UK Tobacco Control Lead Martin Dockrell Promotes Vaping

The Call to Action for Healthcare Professionals 

Martin Dockrell, the Tobacco Control Programme Lead at the Office of Health Improvement and Disparities (OHID), previously known as Public Health England, is calling on doctors and nurses to acknowledge the role vaping can play in helping smokers quit, even those who initially have no intention to stop smoking. He emphasizes the importance of reading a recently published paper in JAMA Network Open, which provides valuable insights into this topic. 


Martin Dockrell’s Journey and Contributions 

Dockrell's career in public health spans several decades, beginning in the mid-1980s with his involvement in HIV prevention work. Before joining Public Health England, he spent seven years at Action on Smoking and Health, advocating for tobacco control. His extensive experience and dedication to public health have earned him a fellowship at the Royal Society of Public Health. 


A Message to Medical Practitioners 

Dockrell poses a thought-provoking scenario: “Doctors and Nurses, imagine that middle-aged smoker in your clinic. He may lack education and have no intention of quitting smoking. What should you do? 

“Here’s a clue: He is 10 times more likely to quit if he starts vaping every day. Vaping less than daily makes no difference.” 

He directs healthcare providers to the paper titled “Association of e-Cigarette Use With Discontinuation of Cigarette Smoking Among Adult Smokers Who Were Initially Never Planning to Quit.” 

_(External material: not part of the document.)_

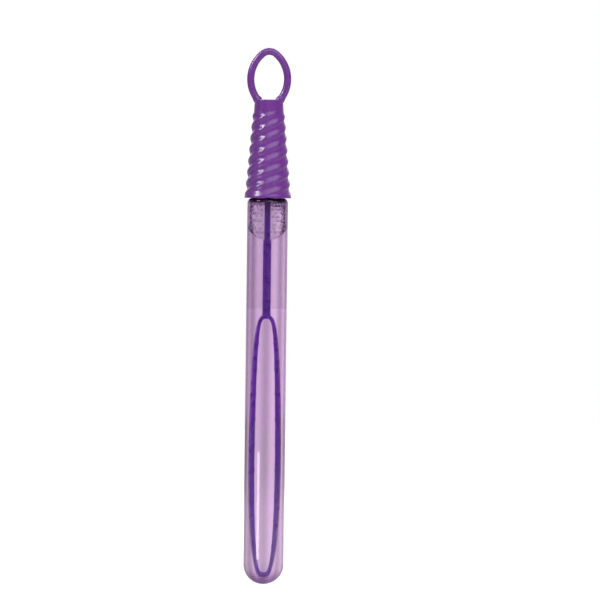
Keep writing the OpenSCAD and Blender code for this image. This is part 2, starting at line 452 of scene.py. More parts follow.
def soap_solution():
    """Soapy water: clear, with the faintest lilac cast in its depth."""
    made, tree, out = material("soap_solution")
    shell = add(tree, "ShaderNodeBsdfPrincipled", {
        "Base Color": rgb(WHITE), "Roughness": 0.0, "IOR": 1.33, "Transmission Weight": 1.0})
    tint = add(tree, "ShaderNodeVolumeAbsorption", {
        "Color": rgb(SOLUTION_TINT), "Density": SOLUTION_TINT_PER_M})
    tree.links.new(shell.outputs[0], out.inputs["Surface"])
    tree.links.new(tint.outputs[0], out.inputs["Volume"])
    return made


def moulded_polypropylene(name, colour, dark, roughness):
    """Polypropylene, injection moulded and coloured in the mass: satin, with faint flow marks."""
    made, tree, out = material(name)
    place = add(tree, "ShaderNodeTexCoord").outputs["Object"]
    flow = add(tree, "ShaderNodeTexNoise", {
        "Vector": place, "Scale": FLOW_MARKS_PER_MM / MM, "Detail": 3.0})
    grain = add(tree, "ShaderNodeTexNoise", {
        "Vector": place, "Scale": GRAINS_PER_MM / MM, "Detail": 2.0})
    tone = add(tree, "ShaderNodeMix", {
        "Factor": flow.outputs["Fac"], "A": rgb(dark), "B": rgb(colour)}, data_type="RGBA")
    gloss = add(tree, "ShaderNodeMapRange", {
        "Value": flow.outputs["Fac"], "To Min": roughness - GLOSS_CHANGE,
        "To Max": roughness + GLOSS_CHANGE})
    relief = add(tree, "ShaderNodeBump", {
        "Height": grain.outputs["Fac"], "Strength": 0.12, "Distance": RELIEF_DEPTH})
    body = add(tree, "ShaderNodeBsdfPrincipled", {
        "Base Color": tone.outputs["Result"], "Roughness": gloss.outputs["Result"], "IOR": 1.49,
        "Normal": relief.outputs["Normal"]})
    tree.links.new(body.outputs[0], out.inputs["Surface"])
    return made


def foamed_sheet():
    """Foamed polyethylene sheet, die cut: off-white and dull, with fine cells."""
    made, tree, out = material("foamed_polyethylene")
    place = add(tree, "ShaderNodeTexCoord").outputs["Object"]
    cells = add(tree, "ShaderNodeTexVoronoi", {"Vector": place, "Scale": FOAM_CELLS_PER_MM / MM})
    relief = add(tree, "ShaderNodeBump", {
        "Height": cells.outputs["Distance"], "Strength": 0.3, "Distance": RELIEF_DEPTH})
    body = add(tree, "ShaderNodeBsdfPrincipled", {
        "Base Color": rgb("#E9E7DF"), "Roughness": 0.7, "IOR": 1.5, "Normal": relief.outputs["Normal"]})
    tree.links.new(body.outputs[0], out.inputs["Surface"])
    return made


def wrap_film_finish():
    """Oriented polypropylene film: clear and thin, with a faint tone that shows its edges."""
    made, tree, out = material("clear_polypropylene_film")
    body = add(tree, "ShaderNodeBsdfPrincipled", {
        "Base Color": rgb("#5A4B63"), "Roughness": 0.1, "IOR": 1.49, "Alpha": 0.03})
    tree.links.new(body.outputs[0], out.inputs["Surface"])
    return made


def white_floor():
    """Matt white board: it keeps a soft shadow, and clear pieces show it as they show the surround, with
    a painted shade round the foot.
    """
    made, tree, out = material("white_board")
    paths = add(tree, "ShaderNodeLightPath").outputs
    place = add(tree, "ShaderNodeNewGeometry").outputs["Position"]
    away = add(tree, "ShaderNodeVectorMath", {0: place}, operation="LENGTH").outputs["Value"]
    # Painted shade: seen through clear pieces, the board's glow is dimmed near the foot
    shade = add(tree, "ShaderNodeMapRange", {
        "Value": away, "From Min": FOOT_NEAR, "From Max": FOOT_FAR, "To Min": FOOT_SHADE, "To Max": 1.0},
        interpolation_type="SMOOTHSTEP").outputs["Result"]
    board = add(tree, "ShaderNodeBsdfDiffuse", {"Color": rgb(BOARD_TONE)})
    rise = add(tree, "ShaderNodeMapRange", {
        "Value": away, "From Min": GLOW_NEAR, "From Max": GLOW_FAR, "To Min": GLOW_LEAST,
        "To Max": 1.0}).outputs["Result"]
    glow = add(tree, "ShaderNodeEmission", {"Color": rgb(WHITE), "Strength": rise})
    glowing = add(tree, "ShaderNodeAddShader", {0: board.outputs[0], 1: glow.outputs[0]})
    from_tube = add(tree, "ShaderNodeVectorMath", {0: place, 1: (0, 0, FOOT_LOOK_Z)},
                    operation="SUBTRACT")
    outward = add(tree, "ShaderNodeVectorMath", {0: from_tube.outputs["Vector"]}, operation="NORMALIZE")
    in_glass = add(tree, "ShaderNodeEmission", {
        "Color": surround_tone(tree, outward.outputs["Vector"]), "Strength": shade})
    bare = add(tree, "ShaderNodeMixShader", {
        0: paths["Is Camera Ray"], 1: board.outputs[0], 2: glowing.outputs[0]})
    shown = add(tree, "ShaderNodeMixShader", {
        0: seen_through(tree, paths), 1: bare.outputs[0], 2: in_glass.outputs[0]})
    tree.links.new(shown.outputs[0], out.inputs["Surface"])
    return made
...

The Study and Its Findings 

The paper, authored by researchers from several North American institutions including the Department of Health Behaviour at Roswell Park Comprehensive Cancer Center, the National Institute on Drug Abuse, and the Centre for Tobacco Products at the Food and Drug Administration, among others, delves into the often-overlooked population of smokers who do not plan to quit. 

Using data from the longitudinal Population Assessment of Tobacco and Health (PATH) Study, the researchers evaluated participants over three pairs of interviews to determine if vaping is associated with quitting smoking among those who initially had no plans to quit. 

The primary outcomes measured were the discontinuation of cigarette smoking and the discontinuation of daily cigarette smoking at follow-up interviews. The study controlled for demographic characteristics and baseline cigarette consumption using generalized estimating equations. 


Key Takeaways from the Research 

The study concluded that “daily e-cigarette use was associated with greater odds of cigarette discontinuation among smokers who initially had no plans to ever quit smoking.” These findings underscore the potential benefits of considering smokers who are not planning to quit when evaluating the risk-benefit potential of e-cigarettes for smoking cessation. 


Implications for Healthcare Practice 

Dockrell’s message is clear: Healthcare professionals should consider recommending daily vaping as a useful tool for smokers, even those who seem uninterested in quitting. By doing so, they can significantly increase the chances of their patients successfully giving up cigarettes, ultimately improving public health outcomes.